You know it all adds up:

1. A crop miss of 1 bln. bushels

2. Exports underestimated by 200 mln. bushels

3. A carryin overestimated by 250 mln. bushels Thats a whopping 1.45 bln. bushels, just under 40 mln. tons. Add to that the 70 to 75 mln. tons of wheat and feedgrains lost in the rest of the world, and we have lost nearly 110 mln. tons of grain in the last five months. In mid-August 2007 I warned of a imminent panic in the wheat market “not only is the USDA wide off the mark on global wheat production but they are overly optimistic on the export capabilities of several countries”. I ended with “the final chapter of the story could get very, very ugly.” In the following months wheat prices exactly doubled from that point. History may not repeat itself this time but it sure could rhyme.
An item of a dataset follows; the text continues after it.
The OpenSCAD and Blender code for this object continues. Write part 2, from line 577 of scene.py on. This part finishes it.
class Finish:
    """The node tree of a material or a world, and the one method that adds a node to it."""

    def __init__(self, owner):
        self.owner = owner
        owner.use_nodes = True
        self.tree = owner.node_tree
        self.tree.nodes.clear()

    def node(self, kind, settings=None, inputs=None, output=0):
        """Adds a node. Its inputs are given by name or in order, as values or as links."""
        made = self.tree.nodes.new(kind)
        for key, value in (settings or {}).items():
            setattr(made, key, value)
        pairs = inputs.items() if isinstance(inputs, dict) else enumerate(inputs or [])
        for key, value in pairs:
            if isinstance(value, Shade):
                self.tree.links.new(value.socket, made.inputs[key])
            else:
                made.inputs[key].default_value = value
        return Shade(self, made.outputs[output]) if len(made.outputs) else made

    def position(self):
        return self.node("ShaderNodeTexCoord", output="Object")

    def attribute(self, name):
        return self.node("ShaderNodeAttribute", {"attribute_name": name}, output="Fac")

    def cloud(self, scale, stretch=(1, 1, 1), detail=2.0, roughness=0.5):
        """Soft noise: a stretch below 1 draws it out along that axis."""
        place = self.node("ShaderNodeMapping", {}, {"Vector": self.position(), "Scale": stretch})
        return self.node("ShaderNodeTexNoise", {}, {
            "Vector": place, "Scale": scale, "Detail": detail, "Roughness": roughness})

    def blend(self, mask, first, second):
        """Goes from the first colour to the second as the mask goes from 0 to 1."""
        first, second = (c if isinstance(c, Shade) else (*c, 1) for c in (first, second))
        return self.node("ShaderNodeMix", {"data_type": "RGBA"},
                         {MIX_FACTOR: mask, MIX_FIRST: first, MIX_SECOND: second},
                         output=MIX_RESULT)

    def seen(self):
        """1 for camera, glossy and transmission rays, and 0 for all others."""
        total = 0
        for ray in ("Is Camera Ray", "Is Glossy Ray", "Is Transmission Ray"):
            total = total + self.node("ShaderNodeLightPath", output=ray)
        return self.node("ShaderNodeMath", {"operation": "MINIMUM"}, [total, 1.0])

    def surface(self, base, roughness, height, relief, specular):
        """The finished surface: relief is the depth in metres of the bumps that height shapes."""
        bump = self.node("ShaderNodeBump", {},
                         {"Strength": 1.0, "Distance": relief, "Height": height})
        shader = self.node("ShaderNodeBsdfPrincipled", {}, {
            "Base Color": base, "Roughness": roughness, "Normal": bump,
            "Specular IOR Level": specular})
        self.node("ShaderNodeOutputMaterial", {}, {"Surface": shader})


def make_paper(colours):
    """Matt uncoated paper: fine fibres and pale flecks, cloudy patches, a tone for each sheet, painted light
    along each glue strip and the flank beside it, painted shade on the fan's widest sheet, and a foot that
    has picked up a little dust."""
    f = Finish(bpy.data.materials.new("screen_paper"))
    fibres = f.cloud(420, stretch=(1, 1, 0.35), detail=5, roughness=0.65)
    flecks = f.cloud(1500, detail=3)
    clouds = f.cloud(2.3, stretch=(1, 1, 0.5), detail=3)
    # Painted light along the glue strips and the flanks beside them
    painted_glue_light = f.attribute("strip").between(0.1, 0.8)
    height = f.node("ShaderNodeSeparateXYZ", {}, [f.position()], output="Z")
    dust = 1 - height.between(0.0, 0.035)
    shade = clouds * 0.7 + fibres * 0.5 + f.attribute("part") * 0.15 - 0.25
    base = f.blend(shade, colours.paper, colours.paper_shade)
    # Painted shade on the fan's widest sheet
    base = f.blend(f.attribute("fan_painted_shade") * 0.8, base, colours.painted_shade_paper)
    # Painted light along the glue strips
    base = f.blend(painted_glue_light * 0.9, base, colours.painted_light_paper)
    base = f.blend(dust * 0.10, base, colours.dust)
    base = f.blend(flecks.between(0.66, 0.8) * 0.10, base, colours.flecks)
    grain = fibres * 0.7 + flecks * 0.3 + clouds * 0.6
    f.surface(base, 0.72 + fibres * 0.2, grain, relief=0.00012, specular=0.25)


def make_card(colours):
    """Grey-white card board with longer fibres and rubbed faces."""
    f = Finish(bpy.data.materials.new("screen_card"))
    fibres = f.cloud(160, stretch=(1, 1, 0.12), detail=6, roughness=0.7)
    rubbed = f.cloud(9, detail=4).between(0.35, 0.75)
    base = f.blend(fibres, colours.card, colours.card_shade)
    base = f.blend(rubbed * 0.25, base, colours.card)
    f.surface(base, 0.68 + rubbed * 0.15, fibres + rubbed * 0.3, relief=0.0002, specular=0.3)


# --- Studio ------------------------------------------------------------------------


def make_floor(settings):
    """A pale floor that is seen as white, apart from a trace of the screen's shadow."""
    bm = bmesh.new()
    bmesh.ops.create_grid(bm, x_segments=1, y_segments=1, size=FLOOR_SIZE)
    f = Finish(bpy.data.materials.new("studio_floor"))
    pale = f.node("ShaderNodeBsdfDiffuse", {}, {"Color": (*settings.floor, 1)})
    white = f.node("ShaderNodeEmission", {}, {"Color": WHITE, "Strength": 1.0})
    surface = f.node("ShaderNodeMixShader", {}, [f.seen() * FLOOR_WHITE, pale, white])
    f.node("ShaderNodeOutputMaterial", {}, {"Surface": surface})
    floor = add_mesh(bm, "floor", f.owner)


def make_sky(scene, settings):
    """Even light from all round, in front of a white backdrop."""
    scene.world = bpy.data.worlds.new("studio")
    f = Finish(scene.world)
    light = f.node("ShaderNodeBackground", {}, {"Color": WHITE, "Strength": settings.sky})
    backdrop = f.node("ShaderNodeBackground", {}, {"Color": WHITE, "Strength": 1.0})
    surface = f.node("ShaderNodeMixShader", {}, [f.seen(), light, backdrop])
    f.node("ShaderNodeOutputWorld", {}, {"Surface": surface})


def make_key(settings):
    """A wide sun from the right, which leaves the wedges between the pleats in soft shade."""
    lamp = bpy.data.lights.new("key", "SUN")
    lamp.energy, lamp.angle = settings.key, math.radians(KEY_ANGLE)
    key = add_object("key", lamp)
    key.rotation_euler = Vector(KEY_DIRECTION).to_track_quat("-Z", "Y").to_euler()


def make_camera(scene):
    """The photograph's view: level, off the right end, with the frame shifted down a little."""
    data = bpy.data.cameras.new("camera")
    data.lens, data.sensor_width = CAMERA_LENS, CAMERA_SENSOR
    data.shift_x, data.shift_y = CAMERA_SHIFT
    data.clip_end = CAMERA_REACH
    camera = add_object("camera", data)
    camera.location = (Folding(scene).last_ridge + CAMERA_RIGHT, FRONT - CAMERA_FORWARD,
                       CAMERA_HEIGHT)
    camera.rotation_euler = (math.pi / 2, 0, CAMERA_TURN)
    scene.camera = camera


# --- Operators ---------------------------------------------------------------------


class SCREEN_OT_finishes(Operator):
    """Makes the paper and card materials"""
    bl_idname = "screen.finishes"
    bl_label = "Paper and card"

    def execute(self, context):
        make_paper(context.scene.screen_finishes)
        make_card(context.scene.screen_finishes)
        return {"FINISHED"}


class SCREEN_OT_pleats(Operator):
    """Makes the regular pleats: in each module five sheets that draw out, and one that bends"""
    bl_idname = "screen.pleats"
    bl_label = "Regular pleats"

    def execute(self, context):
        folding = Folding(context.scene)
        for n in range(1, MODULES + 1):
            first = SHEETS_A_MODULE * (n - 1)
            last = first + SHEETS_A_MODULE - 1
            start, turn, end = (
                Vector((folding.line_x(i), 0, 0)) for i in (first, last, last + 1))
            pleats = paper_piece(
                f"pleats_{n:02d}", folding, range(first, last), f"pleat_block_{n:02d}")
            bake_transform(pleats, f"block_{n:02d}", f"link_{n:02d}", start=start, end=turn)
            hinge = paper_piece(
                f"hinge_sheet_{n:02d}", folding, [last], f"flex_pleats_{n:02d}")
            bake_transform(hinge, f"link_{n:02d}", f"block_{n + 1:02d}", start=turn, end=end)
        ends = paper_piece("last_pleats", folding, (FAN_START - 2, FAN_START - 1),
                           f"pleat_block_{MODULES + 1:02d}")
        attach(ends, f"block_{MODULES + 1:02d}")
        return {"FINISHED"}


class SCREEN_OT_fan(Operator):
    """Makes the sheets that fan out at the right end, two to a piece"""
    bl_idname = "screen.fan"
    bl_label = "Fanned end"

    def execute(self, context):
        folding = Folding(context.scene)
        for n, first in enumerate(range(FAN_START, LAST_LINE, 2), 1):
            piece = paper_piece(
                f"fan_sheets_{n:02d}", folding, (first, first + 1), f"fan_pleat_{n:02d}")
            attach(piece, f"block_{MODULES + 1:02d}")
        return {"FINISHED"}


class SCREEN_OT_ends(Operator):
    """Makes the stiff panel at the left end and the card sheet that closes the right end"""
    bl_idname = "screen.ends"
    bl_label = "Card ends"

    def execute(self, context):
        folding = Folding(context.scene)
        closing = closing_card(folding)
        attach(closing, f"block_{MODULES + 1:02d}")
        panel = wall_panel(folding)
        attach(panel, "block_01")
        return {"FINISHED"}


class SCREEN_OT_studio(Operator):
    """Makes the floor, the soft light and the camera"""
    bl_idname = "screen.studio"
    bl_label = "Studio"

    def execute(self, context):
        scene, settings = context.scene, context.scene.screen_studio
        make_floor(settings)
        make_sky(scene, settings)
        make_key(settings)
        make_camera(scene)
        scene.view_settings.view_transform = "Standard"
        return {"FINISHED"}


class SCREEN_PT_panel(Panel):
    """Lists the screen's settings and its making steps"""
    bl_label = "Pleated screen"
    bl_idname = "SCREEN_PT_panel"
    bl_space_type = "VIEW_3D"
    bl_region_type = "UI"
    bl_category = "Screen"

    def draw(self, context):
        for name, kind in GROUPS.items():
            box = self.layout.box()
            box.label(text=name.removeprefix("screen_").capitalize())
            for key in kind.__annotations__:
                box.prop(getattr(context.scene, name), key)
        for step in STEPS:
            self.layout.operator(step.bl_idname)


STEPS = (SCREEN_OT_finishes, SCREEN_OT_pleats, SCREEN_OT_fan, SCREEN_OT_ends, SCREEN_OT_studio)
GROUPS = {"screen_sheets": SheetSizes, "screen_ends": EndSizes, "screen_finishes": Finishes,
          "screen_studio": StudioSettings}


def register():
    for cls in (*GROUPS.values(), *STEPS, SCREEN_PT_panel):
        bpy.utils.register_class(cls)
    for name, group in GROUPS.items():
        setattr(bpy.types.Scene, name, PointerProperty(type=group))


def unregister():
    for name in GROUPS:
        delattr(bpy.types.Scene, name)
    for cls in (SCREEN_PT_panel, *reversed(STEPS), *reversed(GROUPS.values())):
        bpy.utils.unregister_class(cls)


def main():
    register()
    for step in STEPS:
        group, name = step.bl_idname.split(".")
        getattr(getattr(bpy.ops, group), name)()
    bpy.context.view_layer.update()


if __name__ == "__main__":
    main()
I don't know when the USDA decided they had a mandate to keep the markets in check but clearly that is what they believe. Like Goldilocks, they like the markets not too bullish, not too bearish, but just right. I suspect the real reason that they created 300 mln. bushels out of thin air is that word of poor yields has even reached Washington, and they decided to create a 300 mln. bushel buffer against the declining carry-out, so that they can push off the day of reckoning. By distorting the price discovery process these unaccountable bureaucrats are sending exactly the wrong signals to farmers, consumers and markets world over. In doing so the USDA is about to create a Frankenstein of a market with huge and ugly worldwide implications.